BEGIN
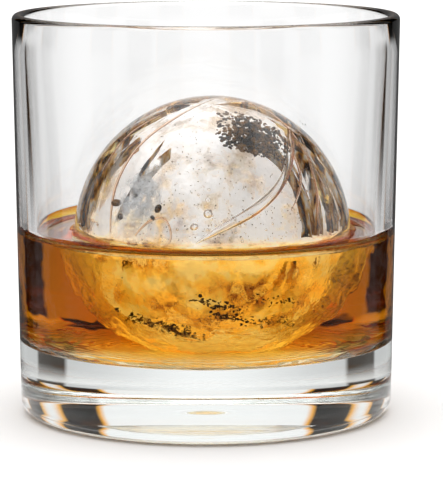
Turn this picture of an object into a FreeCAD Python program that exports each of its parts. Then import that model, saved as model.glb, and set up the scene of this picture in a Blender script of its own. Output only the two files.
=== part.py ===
"""Whisky on the rocks: a heavy-based tumbler, the whisky in it and one large ball of ice.

Units are millimetres, +Z is up, and the origin is the centre of the ring on which the glass stands.
Three solids: the tumbler, the whisky up to its level, and the ice ball that stands in it on the floor.
Every piece is a solid of revolution, the ice ball about its own upright axis beside the glass's.
"""

import FreeCAD
import Part

import math
import os

from FreeCAD import Vector

# Tumbler: outer body
GLASS_HEIGHT = 85.5
RIM_OUTER_RADIUS = 41.2
HEEL_OUTER_RADIUS = 39.8
HEEL_ROUND = 3.0

# Tumbler: underside, a flat standing ring round a shallow hollow with the mould's mark in its middle
STANDING_RING_WIDTH = 4.0
HOLLOW_DEPTH = 2.4
MARK_RADIUS = 4.0
MARK_DEPTH = 0.6

# Tumbler: cavity
RIM_WALL = 2.4
FOOT_WALL = 4.7
FLOOR_HEIGHT = 15.0
FLOOR_CORNER_ROUND = 4.0

# Whisky
WHISKY_DEPTH = 23.7
MENISCUS_ROUND = 1.8

# Ice ball: a dome that stands out of the whisky, and a smaller melted ball below its surface
ICE_OFFSET_X = 1.4
ICE_WALL_CLEARANCE = 5.2
ICE_MELT = 5.5
ICE_FOOT_FLAT = 2.0
ICE_LEDGE_ROUND = 0.8
ICE_LEDGE_DEPTH = 1.4

# What follows from these
STANDING_RING_OUTER = HEEL_OUTER_RADIUS - HEEL_ROUND
STANDING_RING_INNER = STANDING_RING_OUTER - STANDING_RING_WIDTH
CORNER_HEIGHT = FLOOR_HEIGHT + FLOOR_CORNER_ROUND
WHISKY_LEVEL = FLOOR_HEIGHT + WHISKY_DEPTH


def point(radius, height, axis_x=0.0):
    """A point of a profile that lies in the X-Z plane, at a radius from an upright axis."""
    return Vector(axis_x + radius, 0, height)


def line(a, b):
    return Part.LineSegment(a, b).toShape()


def arc(a, through, b):
    return Part.Arc(a, through, b).toShape()


def arc_about(centre, radius, start_deg, end_deg):
    """An arc of a circle in the X-Z plane. Degrees run from +X towards +Z."""
    def at(degrees):
        turn = math.radians(degrees)
        return centre + Vector(radius * math.cos(turn), 0, radius * math.sin(turn))

    return arc(at(start_deg), at((start_deg + end_deg) / 2), at(end_deg))


def revolve(edges, axis_x=0.0):
    """A solid of revolution about an upright axis, from the edges of a closed profile in order."""
    face = Part.Face(Part.Wire(edges))
    return face.revolve(Vector(axis_x, 0, 0), Vector(0, 0, 1), 360)


def outer_radius(height):
    """Radius of the tumbler's outer wall, which widens evenly to the rim."""
    share = height / GLASS_HEIGHT
    return HEEL_OUTER_RADIUS + (RIM_OUTER_RADIUS - HEEL_OUTER_RADIUS) * share


def inner_radius(height):
    """Radius of the cavity's wall, which widens evenly from the floor's corner to the rim."""
    foot_inner = outer_radius(CORNER_HEIGHT) - FOOT_WALL
    rim_inner = outer_radius(GLASS_HEIGHT) - RIM_WALL
    share = (height - CORNER_HEIGHT) / (GLASS_HEIGHT - CORNER_HEIGHT)
    return foot_inner + (rim_inner - foot_inner) * share


CAVITY_FOOT_RADIUS = inner_radius(CORNER_HEIGHT)

# The dome keeps its clearance to the wall at the whisky's level, on the side that it stands towards.
ICE_DOME_RADIUS = inner_radius(WHISKY_LEVEL) - ICE_WALL_CLEARANCE - ICE_OFFSET_X
ICE_SUNK_RADIUS = ICE_DOME_RADIUS - ICE_MELT
ICE_CENTRE_HEIGHT = FLOOR_HEIGHT + ICE_SUNK_RADIUS - ICE_FOOT_FLAT


def corner_edges():
    """The cavity's rounded corner, from the wall down to the flat floor, and where it starts and ends."""
    top = point(CAVITY_FOOT_RADIUS, CORNER_HEIGHT)
    low = point(CAVITY_FOOT_RADIUS - FLOOR_CORNER_ROUND, FLOOR_HEIGHT)
    middle = point(CAVITY_FOOT_RADIUS - FLOOR_CORNER_ROUND, CORNER_HEIGHT)
    return [arc_about(middle, FLOOR_CORNER_ROUND, 0, -90)], top, low


def hollow_height(radius):
    """Height of the underside's hollow, a cap of a large sphere that meets the standing ring's inner edge."""
    sphere = (STANDING_RING_INNER ** 2 + HOLLOW_DEPTH ** 2) / (2 * HOLLOW_DEPTH)
    return HOLLOW_DEPTH - sphere + math.sqrt(sphere ** 2 - radius ** 2)


def tumbler():
    """One piece of glass: thick base with a hollow underside, wall that thins upwards, round rim."""
    mark_edge = point(MARK_RADIUS, hollow_height(MARK_RADIUS))
    mark_half = point(MARK_RADIUS / 2, hollow_height(MARK_RADIUS / 2) + MARK_DEPTH * 0.75)
    mark_top = point(0, HOLLOW_DEPTH + MARK_DEPTH)
    hollow_half_radius = (MARK_RADIUS + STANDING_RING_INNER) / 2
    hollow_half = point(hollow_half_radius, hollow_height(hollow_half_radius))
    hollow_edge = point(STANDING_RING_INNER, 0)

    heel_low = point(STANDING_RING_OUTER, 0)
    heel_top = point(outer_radius(HEEL_ROUND), HEEL_ROUND)
    heel_turn = HEEL_ROUND * (1 - math.sqrt(0.5))
    heel_middle = point(outer_radius(HEEL_ROUND) - heel_turn, heel_turn)

    rim_seat = GLASS_HEIGHT - RIM_WALL / 2
    rim_outer = point(outer_radius(rim_seat), rim_seat)
    rim_inner = point(inner_radius(rim_seat), rim_seat)
    rim_top = point((rim_outer.x + rim_inner.x) / 2, GLASS_HEIGHT)

    corner, corner_top, corner_low = corner_edges()
    floor_middle = point(0, FLOOR_HEIGHT)
    return revolve([
        arc(mark_top, mark_half, mark_edge),
        arc(mark_edge, hollow_half, hollow_edge),
        line(hollow_edge, heel_low),
        arc(heel_low, heel_middle, heel_top),
        line(heel_top, rim_outer),
        arc(rim_outer, rim_top, rim_inner),
        line(rim_inner, corner_top),
        *corner,
        line(corner_low, floor_middle),
        line(floor_middle, mark_top),
    ])


def ice_ball():
    """The dome, an undercut ledge just below the whisky's surface, and the smaller ball down to the floor."""
    axis = ICE_OFFSET_X
    centre = point(0, ICE_CENTRE_HEIGHT, axis)
    drop = ICE_CENTRE_HEIGHT - FLOOR_HEIGHT
    rise = WHISKY_LEVEL - ICE_CENTRE_HEIGHT
    ledge_height = WHISKY_LEVEL - ICE_LEDGE_DEPTH
    dome_foot_radius = math.sqrt(ICE_DOME_RADIUS ** 2 - rise ** 2)
    dome_turn = math.degrees(math.asin(rise / ICE_DOME_RADIUS))
    sunk_start = -math.degrees(math.asin(drop / ICE_SUNK_RADIUS))
    sunk_end = math.degrees(math.asin((ledge_height - ICE_CENTRE_HEIGHT) / ICE_SUNK_RADIUS))
    # The lip bulges half way between the ledge's edge and the dome's foot.
    bulge = 1 - math.sqrt(0.5)
    foot_middle = point(0, FLOOR_HEIGHT, axis)
    foot_edge = point(math.sqrt(ICE_SUNK_RADIUS ** 2 - drop ** 2), FLOOR_HEIGHT, axis)
    ledge_inner = point(ICE_SUNK_RADIUS * math.cos(math.radians(sunk_end)), ledge_height, axis)
    ledge_outer = point(dome_foot_radius - ICE_LEDGE_ROUND, ledge_height, axis)
    lip = point(dome_foot_radius - ICE_LEDGE_ROUND * bulge, ledge_height + ICE_LEDGE_DEPTH * bulge, axis)
    dome_foot = point(dome_foot_radius, WHISKY_LEVEL, axis)
    crown = point(0, ICE_CENTRE_HEIGHT + ICE_DOME_RADIUS, axis)
    return revolve([
        line(foot_middle, foot_edge),
        arc_about(centre, ICE_SUNK_RADIUS, sunk_start, sunk_end),
        line(ledge_inner, ledge_outer),
        arc(ledge_outer, lip, dome_foot),
        arc_about(centre, ICE_DOME_RADIUS, dome_turn, 90),
        line(crown, foot_middle),
    ], axis)


def ice_meniscus():
    """The ring of whisky that climbs the ice, a hollow-sided fillet round the dome."""
    axis = ICE_OFFSET_X
    top_height = WHISKY_LEVEL + MENISCUS_ROUND
    dome_at_top = math.sqrt(ICE_DOME_RADIUS ** 2 - (top_height - ICE_CENTRE_HEIGHT) ** 2)
    outer = dome_at_top + MENISCUS_ROUND
    inside = dome_at_top - MENISCUS_ROUND
    centre = point(outer, top_height, axis)
    low_outer = point(outer, WHISKY_LEVEL, axis)
    top = point(dome_at_top, top_height, axis)
    top_inside = point(inside, top_height, axis)
    low_inside = point(inside, WHISKY_LEVEL - MENISCUS_ROUND, axis)
    low_outside = point(outer, WHISKY_LEVEL - MENISCUS_ROUND, axis)
    return revolve([
        arc_about(centre, MENISCUS_ROUND, -90, -180),
        line(top, top_inside),
        line(top_inside, low_inside),
        line(low_inside, low_outside),
        line(low_outside, low_outer),
    ], axis)


def whisky(ice):
    """The drink: the cavity filled to its level, risen a little at the wall and the ice, less the ice."""
    corner, corner_top, corner_low = corner_edges()
    floor_middle = point(0, FLOOR_HEIGHT)
    top_height = WHISKY_LEVEL + MENISCUS_ROUND
    wall_top = point(inner_radius(top_height), top_height)
    turn_centre = point(inner_radius(top_height) - MENISCUS_ROUND, top_height)
    level_edge = point(inner_radius(top_height) - MENISCUS_ROUND, WHISKY_LEVEL)
    level_middle = point(0, WHISKY_LEVEL)
    fill = revolve([
        line(level_middle, level_edge),
        arc_about(turn_centre, MENISCUS_ROUND, -90, 0),
        line(wall_top, corner_top),
        *corner,
        line(corner_low, floor_middle),
        line(floor_middle, level_middle),
    ])
    return fill.fuse(ice_meniscus()).cut(ice).removeSplitter()


def save(shape, node):
    """Writes one node's solid and says what it is."""
    solid = shape.Solids[0]
    solid.exportStep(os.path.join("parts", node + ".step"))
    box = solid.BoundBox
    print(node, "solids", len(shape.Solids), "valid", shape.isValid(), "volume", round(solid.Volume),
          "z", round(box.ZMin, 3), round(box.ZMax, 3), "x", round(box.XMin, 3), round(box.XMax, 3))


os.makedirs("parts", exist_ok=True)
ICE = ice_ball()
save(tumbler(), "tumbler")
save(ICE, "ice_ball")
save(whisky(ICE), "whisky")
print("ice ball radius", round(ICE_DOME_RADIUS, 2), "sunk", round(ICE_SUNK_RADIUS, 2),
      "centre height", round(ICE_CENTRE_HEIGHT, 2), "cavity foot", round(CAVITY_FOOT_RADIUS, 2))
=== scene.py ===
"""Whisky on the rocks: a heavy tumbler of whisky with one large ball of clear ice in it."""

import math
import random

import bpy
from mathutils import Matrix, Vector


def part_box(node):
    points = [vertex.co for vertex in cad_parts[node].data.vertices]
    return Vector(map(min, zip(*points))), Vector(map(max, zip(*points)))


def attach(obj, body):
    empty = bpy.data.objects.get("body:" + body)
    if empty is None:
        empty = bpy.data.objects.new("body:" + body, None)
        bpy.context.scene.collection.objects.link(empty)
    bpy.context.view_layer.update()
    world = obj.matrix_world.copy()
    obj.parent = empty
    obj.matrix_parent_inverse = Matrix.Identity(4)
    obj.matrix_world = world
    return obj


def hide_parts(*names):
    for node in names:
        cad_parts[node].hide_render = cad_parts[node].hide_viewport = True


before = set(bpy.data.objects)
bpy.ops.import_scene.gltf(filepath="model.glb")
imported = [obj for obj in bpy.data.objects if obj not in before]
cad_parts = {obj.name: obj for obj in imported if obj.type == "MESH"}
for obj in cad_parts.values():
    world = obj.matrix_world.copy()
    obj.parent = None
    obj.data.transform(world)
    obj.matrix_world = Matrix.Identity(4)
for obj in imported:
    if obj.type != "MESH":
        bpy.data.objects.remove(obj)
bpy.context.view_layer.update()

# Sizes, in millimetres, of the glass as its maker would give them
MM = 0.001
HEEL_OUTER_RADIUS = 39.8
HEEL_ROUND = 3.0
STANDING_RING_WIDTH = 4.0
HOLLOW_DEPTH = 2.4
MARK_RADIUS = 4.0
MARK_DEPTH = 0.6
RIM_OUTER_RADIUS = 41.2
RIM_WALL = 2.4
FOOT_WALL = 4.7
FLOOR_CORNER_ROUND = 4.0

# The whisky and the ice in it
MENISCUS_ROUND = 1.8
ICE_MELT = 5.5
ICE_LEDGE_DEPTH = 1.4
ICE_LIP_DROP = 0.4      # how far below the whisky's level the dome's lip lies
ICE_LIP_INSET = 0.7     # how far inside the lip the ledge under it starts
ICE_FOOT_GAP = 0.06     # how far the ice stands clear of the glass's floor
MELT_WAVES = 2.2        # height of the sunk ice's waves, from trough to crest, and of its ripples
MELT_RIPPLES = 0.8
WALL_REACH = 0.1        # how far the whisky reaches into the glass, and half of it over the ice

# Places that come from the frame
ICE_LOW, ICE_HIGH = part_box("ice_ball")
GLASS_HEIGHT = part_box("tumbler")[1][2] / MM
FLOOR_HEIGHT = ICE_LOW[2] / MM
WHISKY_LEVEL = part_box("whisky")[1][2] / MM - MENISCUS_ROUND
ICE_DOME_RADIUS = (ICE_HIGH[0] - ICE_LOW[0]) / 2 / MM
ICE_SUNK_RADIUS = ICE_DOME_RADIUS - ICE_MELT
ICE_AXIS_X = (ICE_HIGH[0] + ICE_LOW[0]) / 2 / MM
ICE_CENTRE_HEIGHT = ICE_HIGH[2] / MM - ICE_DOME_RADIUS

# Turned pieces
SEGMENTS = 192
POLE = 0.15             # radius of the small disc that closes a turned piece on its axis

# The cloudy heart of the ice: radius and height of its rings, from the foot up
HEART_RINGS = [(POLE, 18), (9, 18.5), (15, 22), (18.5, 28), (19, 34), (17.5, 40), (15.5, 46), (12.5, 51.5),
               (8, 55.5), (POLE, 57.5)]
# How much the heart hides and how strong its painted glow is, first in the whisky and then in the dome
HEART_COVER = (0.65, 0.95)
HEART_PAINTED_GLOW = (0.95, 0.38)

# Cracks in the ice
SHELL_RADIUS = 25.3
SHELL_MELT = 0.17               # how much smaller, as a share, the shell is where it is sunk
SHEETS = 104
SHEET_RADIUS = 28.3
SHEET_THICKNESS = 0.12
SHEET_HINGE = 25                # distance from the ice's axis of the line that a sheet twists about
WINDOW = 45                     # degrees on each side of the front that the sheets leave clear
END
### GOAL OF THE EXERCISE
Using the data above, extract exactly the lines from the one that holds "turn_centre = point(inner_radius(top_height)" to the one that holds "imported = [obj", both ends included, and no others.

### WRITTEN ANSWER
    turn_centre = point(inner_radius(top_height) - MENISCUS_ROUND, top_height)
    level_edge = point(inner_radius(top_height) - MENISCUS_ROUND, WHISKY_LEVEL)
    level_middle = point(0, WHISKY_LEVEL)
    fill = revolve([
        line(level_middle, level_edge),
        arc_about(turn_centre, MENISCUS_ROUND, -90, 0),
        line(wall_top, corner_top),
        *corner,
        line(corner_low, floor_middle),
        line(floor_middle, level_middle),
    ])
    return fill.fuse(ice_meniscus()).cut(ice).removeSplitter()


def save(shape, node):
    """Writes one node's solid and says what it is."""
    solid = shape.Solids[0]
    solid.exportStep(os.path.join("parts", node + ".step"))
    box = solid.BoundBox
    print(node, "solids", len(shape.Solids), "valid", shape.isValid(), "volume", round(solid.Volume),
          "z", round(box.ZMin, 3), round(box.ZMax, 3), "x", round(box.XMin, 3), round(box.XMax, 3))


os.makedirs("parts", exist_ok=True)
ICE = ice_ball()
save(tumbler(), "tumbler")
save(ICE, "ice_ball")
save(whisky(ICE), "whisky")
print("ice ball radius", round(ICE_DOME_RADIUS, 2), "sunk", round(ICE_SUNK_RADIUS, 2),
      "centre height", round(ICE_CENTRE_HEIGHT, 2), "cavity foot", round(CAVITY_FOOT_RADIUS, 2))
=== scene.py ===
"""Whisky on the rocks: a heavy tumbler of whisky with one large ball of clear ice in it."""

import math
import random

import bpy
from mathutils import Matrix, Vector


def part_box(node):
    points = [vertex.co for vertex in cad_parts[node].data.vertices]
    return Vector(map(min, zip(*points))), Vector(map(max, zip(*points)))


def attach(obj, body):
    empty = bpy.data.objects.get("body:" + body)
    if empty is None:
        empty = bpy.data.objects.new("body:" + body, None)
        bpy.context.scene.collection.objects.link(empty)
    bpy.context.view_layer.update()
    world = obj.matrix_world.copy()
    obj.parent = empty
    obj.matrix_parent_inverse = Matrix.Identity(4)
    obj.matrix_world = world
    return obj


def hide_parts(*names):
    for node in names:
        cad_parts[node].hide_render = cad_parts[node].hide_viewport = True


before = set(bpy.data.objects)
bpy.ops.import_scene.gltf(filepath="model.glb")
imported = [obj for obj in bpy.data.objects if obj not in before]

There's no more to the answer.